§ **Requirements**
Search the entries for the word "piece" and pull out each line that has it.

§ **Materials provided**
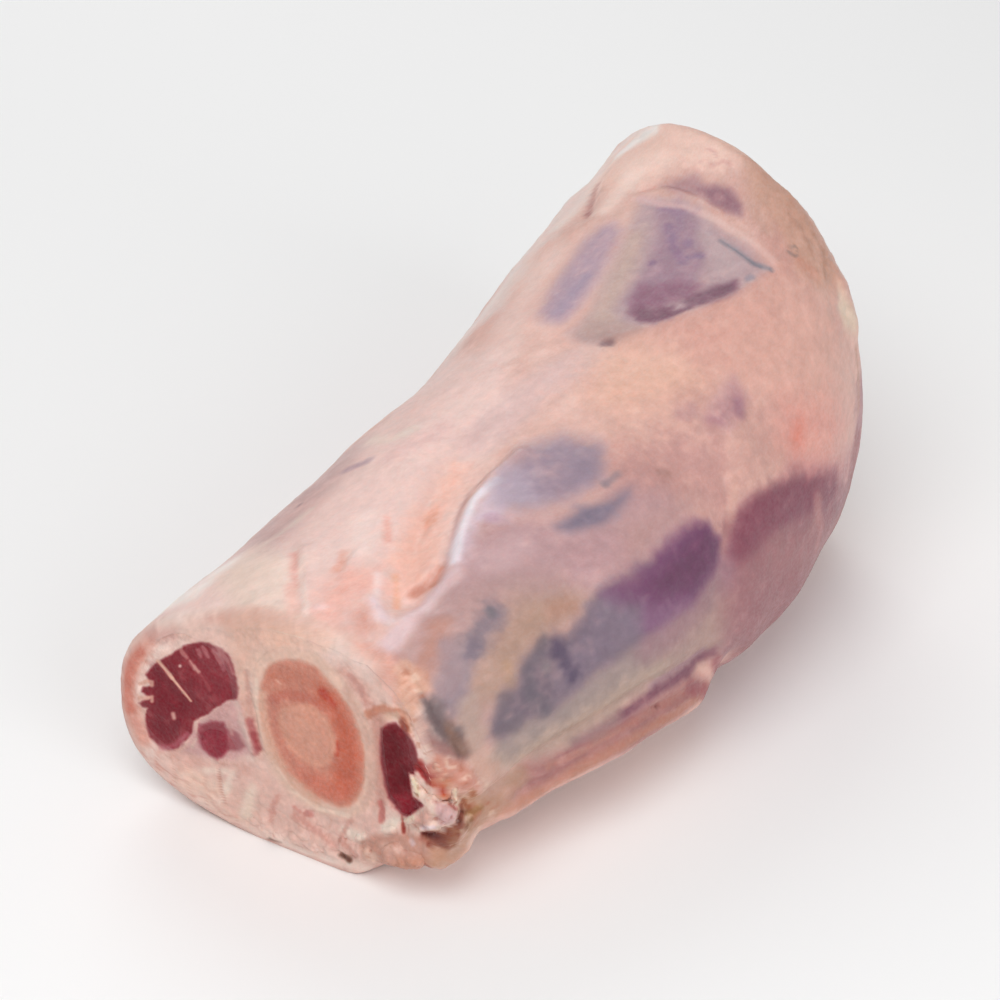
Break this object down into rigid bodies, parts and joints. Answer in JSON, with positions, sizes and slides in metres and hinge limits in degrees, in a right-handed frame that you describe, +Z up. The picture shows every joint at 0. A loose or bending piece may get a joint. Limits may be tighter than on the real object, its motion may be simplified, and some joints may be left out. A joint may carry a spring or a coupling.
{
  "type": "raw beef shank",
  "caption": "Raw beef shank on the bone, lying on its side, with muscles, spongy bone and marrow showing in its sawn cuts under a cover of fat and silverskin.",
  "frame": {"origin": "on the surface it lies on, under the middle of the bounding box", "axes": "+X along the leg from the narrow cut to the wide one, +Z up, -Y the fleshy side of the calf"},
  "size_m": [0.3488, 0.1822, 0.139],
  "materials": {
    "fat_silverskin": "moist translucent fat and silverskin with muscle showing through",
    "bone": "sawn cream bone, satin",
    "spongy_bone": "sawn spongy bone, moist, fine grained",
    "marrow": "soft pale marrow, moist",
    "muscle": "moist dark red muscle with pale lines of fat"
  },
  "bodies": {
    "root": {"fat_cover": "fat_silverskin", "bone": "bone", "spongy_bone": "spongy_bone", "marrow": "marrow", "left_muscle": "muscle", "small_muscle": "muscle", "right_muscle": "muscle"}
  },
  "joints": []
}
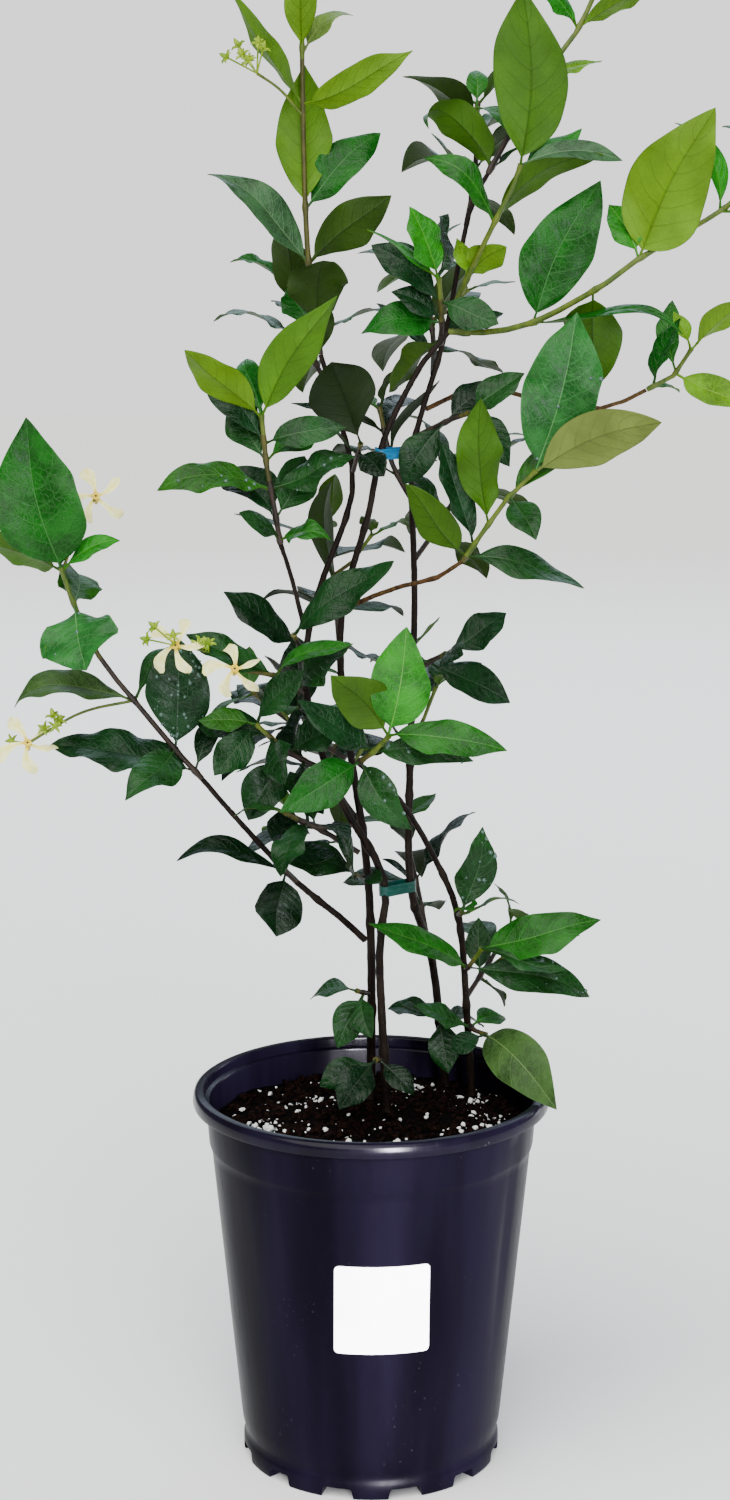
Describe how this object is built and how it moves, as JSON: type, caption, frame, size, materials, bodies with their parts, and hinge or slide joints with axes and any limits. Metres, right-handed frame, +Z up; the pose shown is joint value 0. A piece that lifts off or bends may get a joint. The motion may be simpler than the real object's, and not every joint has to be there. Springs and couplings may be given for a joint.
{
  "type": "potted climbing shrub",
  "caption": "Evergreen twining shrub with glossy pointed leaves and small white star flowers, standing in a round dark nursery pot of bark compost.",
  "frame": {"origin": "centre of the pot's flat underside", "axes": "+Z up along the pot's axis, +Y away from the viewer of the picture, +X to the viewer's right"},
  "size_m": [0.3735, 0.2072, 0.7426],
  "materials": {
    "pot_plastic": "satin blue-black moulded plastic",
    "bark_compost": "damp crumbly bark",
    "label_paper": "coated white, blank",
    "tie_blue": "stretchy blue tape",
    "tie_green": "stretchy green tape",
    "bark": "fine dark brown bark",
    "foliage": "glossy dark green above, dull yellow-green below"
  },
  "bodies": {
    "root": {"pot": "pot_plastic", "soil": "bark_compost", "label": "label_paper", "tie_low": "tie_green", "tie_high": "tie_blue", "stem_left": "bark", "stem_middle": "bark", "stem_right": "bark", "stem_back": "bark", "bough_low_left": "bark", "bough_mid_left": "bark", "bough_mid_right": "bark", "bough_far_right": "bark", "spray_low_left": "foliage", "spray_flowers": "foliage", "spray_mid_left": "foliage", "spray_fork_left": "foliage", "spray_high_left": "foliage", "spray_inner_left": "foliage", "spray_top_centre": "foliage", "spray_top_right": "foliage", "spray_high_right": "foliage", "spray_mid_right": "foliage", "spray_far_right": "foliage", "spray_front": "foliage", "spray_centre_left": "foliage", "spray_low_bough": "foliage", "spray_low_centre": "foliage", "spray_right_upper": "foliage", "spray_right_lower": "foliage", "spray_rim_right": "foliage", "spray_soil_left": "foliage", "spray_soil_front": "foliage", "spray_soil_right": "foliage", "spray_crown_centre": "foliage", "spray_inner_right": "foliage", "spray_inner_low": "foliage", "spray_back_low": "foliage", "spray_back_left_low": "foliage", "spray_back_right_low": "foliage", "spray_back_middle": "foliage", "spray_back_right_middle": "foliage", "spray_back_high": "foliage", "spray_back_high_left": "foliage", "spray_back_top": "foliage", "spray_centre_back": "foliage", "spray_centre_low": "foliage", "spray_crown_back": "foliage", "spray_left_low": "foliage", "spray_right_low_back": "foliage"}
  },
  "joints": []
}
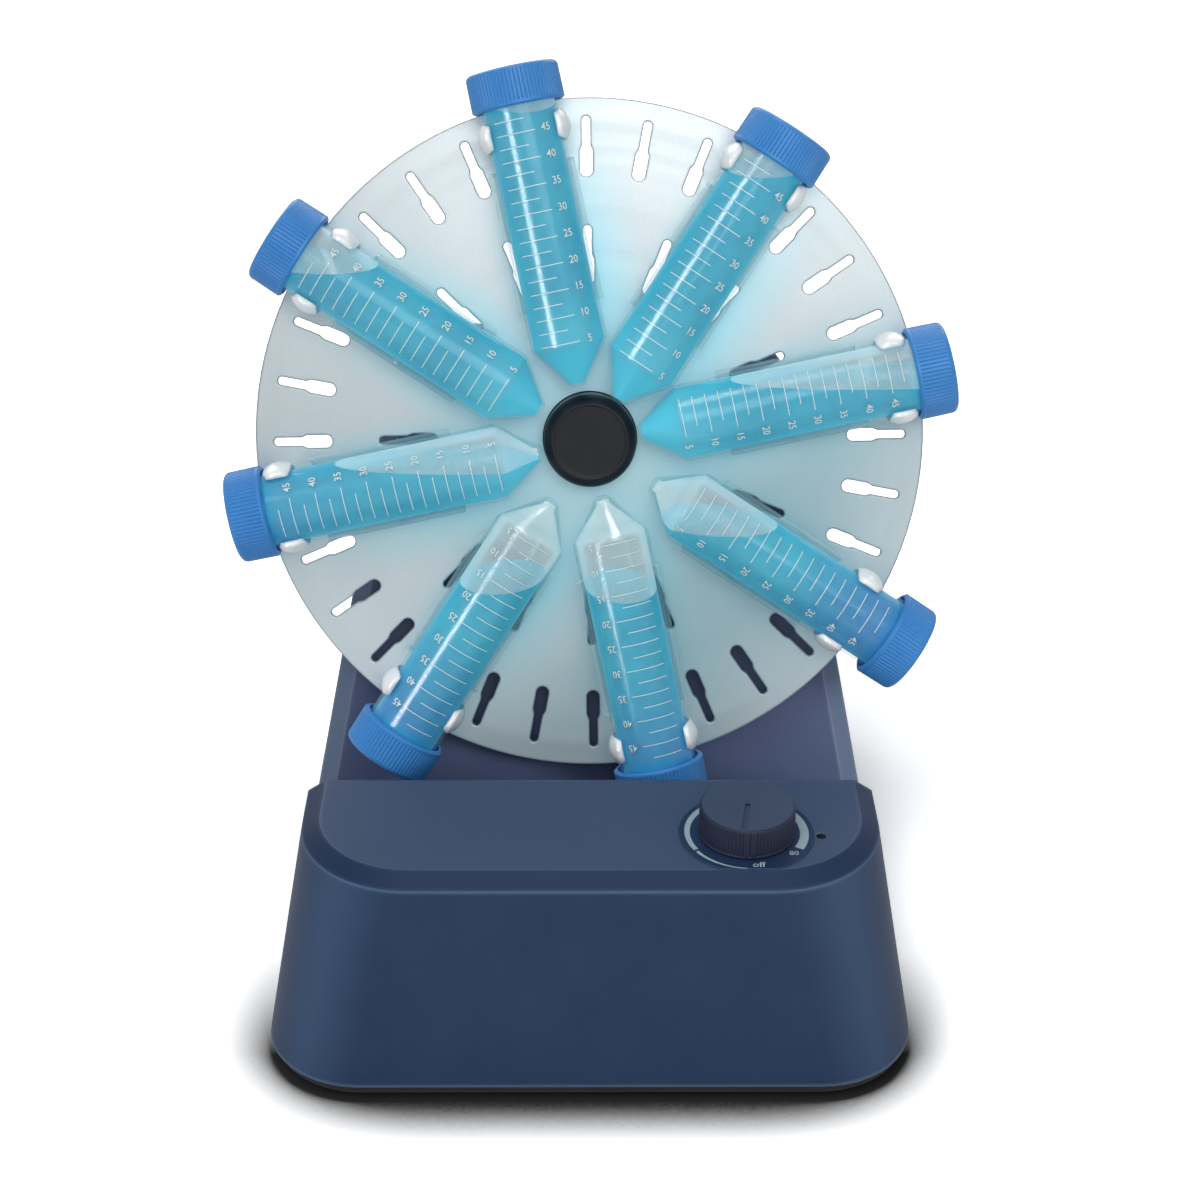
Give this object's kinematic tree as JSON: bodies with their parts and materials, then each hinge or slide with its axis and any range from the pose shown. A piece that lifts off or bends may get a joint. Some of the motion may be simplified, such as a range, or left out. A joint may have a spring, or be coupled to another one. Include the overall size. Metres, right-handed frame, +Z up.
{
  "type": "tube rotator",
  "caption": "Bench tube rotator: a tilted slotted disc with snap-in clips turns conical centrifuge tubes above a drafted housing with a speed knob.",
  "frame": {"origin": "centre of the bounding box on the table", "axes": "+Z up, -Y towards the user, +X to the user's right; the disc's face looks towards -Y and up"},
  "size_m": [0.2722, 0.24, 0.3228],
  "materials": {
    "housing": "satin",
    "upright": "satin",
    "tray": "satin",
    "feet": "matte",
    "steel": "satin",
    "dial": "satin",
    "knob": "satin",
    "pot": "satin",
    "light": "gloss",
    "board": "satin",
    "inlet": "satin",
    "motor": "satin",
    "aluminium": "brushed",
    "black": "satin",
    "clip": "satin",
    "tube": "gloss",
    "liquid": "gloss",
    "cap": "satin"
  },
  "bodies": {
    "base": {"base_housing": "housing", "base_tray": "tray", "rubber_feet": "feet", "tray_screws": "steel", "upright_shell": "upright", "upright_screws": "steel", "rear_cover": "upright", "cover_screws": "steel", "dial_plate": "dial", "pot_body": "pot", "pot_nut": "steel", "status_light": "light", "control_board": "board", "board_screws": "steel", "power_inlet": "inlet", "motor_bracket": "steel", "bracket_screws": "steel", "gearbox_screws": "steel", "gearbox": "motor", "motor": "motor", "shaft_bearing": "steel"},
    "rotor": {"drive_shaft": "steel", "hub_flange": "aluminium", "rotor_disc": "aluminium", "clip_1": "clip", "clip_2": "clip", "clip_3": "clip", "clip_4": "clip", "clip_5": "clip", "clip_6": "clip", "clip_7": "clip", "clip_8": "clip"},
    "washer": {"clamp_washer": "black"},
    "clamp": {"clamp_knob": "black"},
    "speed_dial": {"speed_knob": "knob", "pot_shaft": "steel"},
    "tube_1": {"tube_1": "tube", "liquid_1": "liquid"},
    "cap_1": {"cap_1": "cap"},
    "tube_2": {"tube_2": "tube", "liquid_2": "liquid"},
    "cap_2": {"cap_2": "cap"},
    "tube_3": {"tube_3": "tube", "liquid_3": "liquid"},
    "cap_3": {"cap_3": "cap"},
    "tube_4": {"tube_4": "tube", "liquid_4": "liquid"},
    "cap_4": {"cap_4": "cap"},
    "tube_5": {"tube_5": "tube", "liquid_5": "liquid"},
    "cap_5": {"cap_5": "cap"},
    "tube_6": {"tube_6": "tube", "liquid_6": "liquid"},
    "cap_6": {"cap_6": "cap"},
    "tube_7": {"tube_7": "tube", "liquid_7": "liquid"},
    "cap_7": {"cap_7": "cap"},
    "tube_8": {"tube_8": "tube", "liquid_8": "liquid"},
    "cap_8": {"cap_8": "cap"}
  },
  "joints": [
    {"name": "rotor_spin", "type": "hinge", "parent": "base", "child": "rotor", "pos_m": [0, 0.046, 0.182], "axis": [0, -0.9397, 0.342], "continuous": true},
    {"name": "speed_turn", "type": "hinge", "parent": "base", "child": "speed_dial", "pos_m": [0.055, -0.07848, 0.0968], "axis": [0, 0, 1], "range_deg": [-305, 0]},
    {"name": "washer_lift", "type": "slide", "parent": "rotor", "child": "washer", "axis": [0, -0.9397, 0.342], "range_m": [0, 0.0031]},
    {"name": "clamp_turn", "type": "hinge", "parent": "washer", "child": "clamp", "pos_m": [0, 0.046, 0.182], "axis": [0, -0.9397, 0.342], "range_deg": [0, 1080]},
    {"name": "tube_slide_1", "type": "slide", "parent": "rotor", "child": "tube_1", "axis": [-0.2088, 0.3345, 0.919], "range_m": [-0.0032, 0.0065]},
    {"name": "cap_turn_1", "type": "hinge", "parent": "tube_1", "child": "cap_1", "pos_m": [-0.02745, 0.07119, 0.30969], "axis": [-0.2088, 0.3345, 0.919], "range_deg": [0, 450]},
    {"name": "tube_slide_2", "type": "slide", "parent": "rotor", "child": "tube_2", "axis": [0.5439, 0.287, 0.7885], "range_m": [0, 0.0097]},
    {"name": "cap_turn_2", "type": "hinge", "parent": "tube_2", "child": "cap_2", "pos_m": [0.06978, 0.06403, 0.29001], "axis": [0.5439, 0.287, 0.7885], "range_deg": [0, 450]},
    {"name": "tube_slide_3", "type": "slide", "parent": "rotor", "child": "tube_3", "axis": [0.978, 0.0714, 0.1962], "range_m": [0, 0.0097]},
    {"name": "cap_turn_3", "type": "hinge", "parent": "tube_3", "child": "cap_3", "pos_m": [0.12547, 0.03637, 0.21401], "axis": [0.978, 0.0714, 0.1962], "range_deg": [0, 450]},
    {"name": "tube_slide_4", "type": "slide", "parent": "rotor", "child": "tube_4", "axis": [0.8391, -0.186, -0.5111], "range_m": [-0.0092, 0.0005]},
    {"name": "cap_turn_4", "type": "hinge", "parent": "tube_4", "child": "cap_4", "pos_m": [0.11538, 0.00163, 0.11856], "axis": [0.8391, -0.186, -0.5111], "range_deg": [0, 450]},
    {"name": "tube_slide_5", "type": "slide", "parent": "rotor", "child": "tube_5", "axis": [0.2088, -0.3345, -0.919], "range_m": [-0.0022, 0.0075]},
    {"name": "cap_turn_5", "type": "hinge", "parent": "tube_5", "child": "cap_5", "pos_m": [0.02724, -0.01644, 0.06891], "axis": [0.2088, -0.3345, -0.919], "range_deg": [0, 450]},
    {"name": "tube_slide_6", "type": "slide", "parent": "rotor", "child": "tube_6", "axis": [-0.5439, -0.287, -0.7885], "range_m": [-0.0073, 0.0024]},
    {"name": "cap_turn_6", "type": "hinge", "parent": "tube_6", "child": "cap_6", "pos_m": [-0.07375, -0.01171, 0.08192], "axis": [-0.5439, -0.287, -0.7885], "range_deg": [0, 450]},
    {"name": "tube_slide_7", "type": "slide", "parent": "rotor", "child": "tube_7", "axis": [-0.978, -0.0714, -0.1962], "range_m": [0, 0.0097]},
    {"name": "cap_turn_7", "type": "hinge", "parent": "tube_7", "child": "cap_7", "pos_m": [-0.12547, 0.01804, 0.16367], "axis": [-0.978, -0.0714, -0.1962], "range_deg": [0, 450]},
    {"name": "tube_slide_8", "type": "slide", "parent": "rotor", "child": "tube_8", "axis": [-0.8391, 0.186, 0.5111], "range_m": [-0.0032, 0.0065]},
    {"name": "cap_turn_8", "type": "hinge", "parent": "tube_8", "child": "cap_8", "pos_m": [-0.11035, 0.05167, 0.25605], "axis": [-0.8391, 0.186, 0.5111], "range_deg": [0, 450]}
  ],
  "couplings": [
    {"joint": "washer_lift", "follows": "clamp_turn", "m_per_rad": 0.00015915}
  ]
}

§ **Output**
Break this object down into rigid bodies, parts and joints. Answer in JSON, with positions, sizes and slides in metres and hinge limits in degrees, in a right-handed frame that you describe, +Z up. The picture shows every joint at 0. A loose or bending piece may get a joint. Limits may be tighter than on the real object, its motion may be simplified, and some joints may be left out. A joint may carry a spring or a coupling.
Describe how this object is built and how it moves, as JSON: type, caption, frame, size, materials, bodies with their parts, and hinge or slide joints with axes and any limits. Metres, right-handed frame, +Z up; the pose shown is joint value 0. A piece that lifts off or bends may get a joint. The motion may be simpler than the real object's, and not every joint has to be there. Springs and couplings may be given for a joint.
Give this object's kinematic tree as JSON: bodies with their parts and materials, then each hinge or slide with its axis and any range from the pose shown. A piece that lifts off or bends may get a joint. Some of the motion may be simplified, such as a range, or left out. A joint may have a spring, or be coupled to another one. Include the overall size. Metres, right-handed frame, +Z up.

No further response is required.